# START OF SOURCE DATA

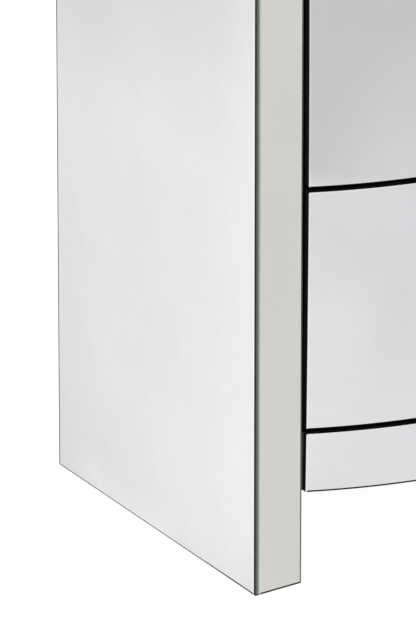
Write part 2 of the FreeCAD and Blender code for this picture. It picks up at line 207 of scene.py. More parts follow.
class Finish:
    """A material, or the world, and its nodes."""

    def __init__(self, name, tree=None):
        if tree is None:
            self.material = bpy.data.materials.new(name)
            self.material.use_nodes = True
            tree = self.material.node_tree
        self.tree = tree
        self.tree.nodes.clear()

    def add(self, kind, settings=None, inputs=None, output=0):
        """Makes a node: its settings first, then the values or links of its sockets."""
        made = self.tree.nodes.new(kind)
        for key, value in (settings or {}).items():
            setattr(made, key, value)
        for key, value in (inputs or {}).items():
            if isinstance(value, Value):
                self.tree.links.new(value.socket, made.inputs[key])
            else:
                made.inputs[key].default_value = value
        return Value(self, made.outputs[output])

    def place(self):
        return self.add("ShaderNodeTexCoord", output="Object")

    def parts(self, vector):
        """The x, y and z of a vector, each on its own."""
        split = self.add("ShaderNodeSeparateXYZ", None, {0: vector}).socket.node
        return [Value(self, socket) for socket in split.outputs]

    def stretched(self, scale):
        """Object coordinates, scaled along each axis."""
        return self.add("ShaderNodeMapping", None, {"Vector": self.place(), "Scale": scale})

    def noise(self, vector, scale, detail, roughness=0.5):
        return self.add("ShaderNodeTexNoise", None,
                        {"Vector": vector, "Scale": scale, "Detail": detail,
                         "Roughness": roughness})

    def mix(self, first, second, factor):
        """A colour between two others."""
        return self.add("ShaderNodeMix", {"data_type": "RGBA"}, {0: factor, 6: first, 7: second},
                        2)

    def colour(self, red, green, blue):
        return self.add("ShaderNodeCombineColor", None, {0: red, 1: green, 2: blue})

    def bump(self, height, depth):
        return self.add("ShaderNodeBump", None,
                        {"Height": height, "Distance": depth, "Strength": 1.0})

    def seen_by(self):
        """Whether the camera sees the surface, and whether a mirror or glass does."""
        rays = self.add("ShaderNodeLightPath").socket.node.outputs
        camera, glossy, through = [Value(self, rays[kind]) for kind in
                                   ("Is Camera Ray", "Is Glossy Ray", "Is Transmission Ray")]
        return camera, (glossy + through).at_most(1.0)

    def surface(self, **inputs):
        """Ends the material in a principled shader with these inputs."""
        names = {key.replace("_", " "): value for key, value in inputs.items()}
        shader = self.add("ShaderNodeBsdfPrincipled", None, names)
        self.add_output(shader)
        return self.material

    def add_output(self, shader, kind="ShaderNodeOutputMaterial"):
        made = self.tree.nodes.new(kind)
        self.tree.links.new(shader.socket, made.inputs["Surface"])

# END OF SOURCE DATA

-- REQUEST --
Print the listing above from its first line through the line with "self.tree.nodes.clear()", and stop there.

-- WRITTEN REPLY --
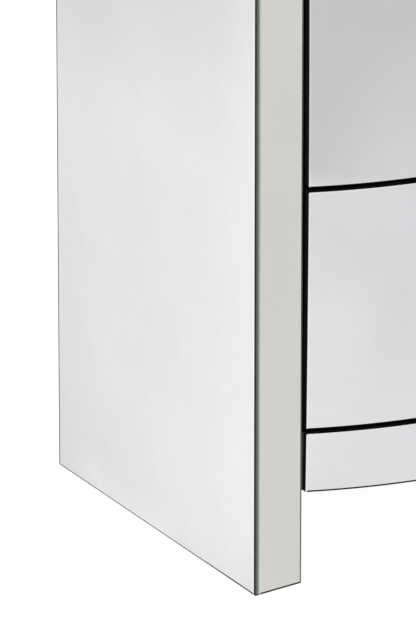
Write part 2 of the FreeCAD and Blender code for this picture. It picks up at line 207 of scene.py. More parts follow.
class Finish:
    """A material, or the world, and its nodes."""

    def __init__(self, name, tree=None):
        if tree is None:
            self.material = bpy.data.materials.new(name)
            self.material.use_nodes = True
            tree = self.material.node_tree
        self.tree = tree
        self.tree.nodes.clear()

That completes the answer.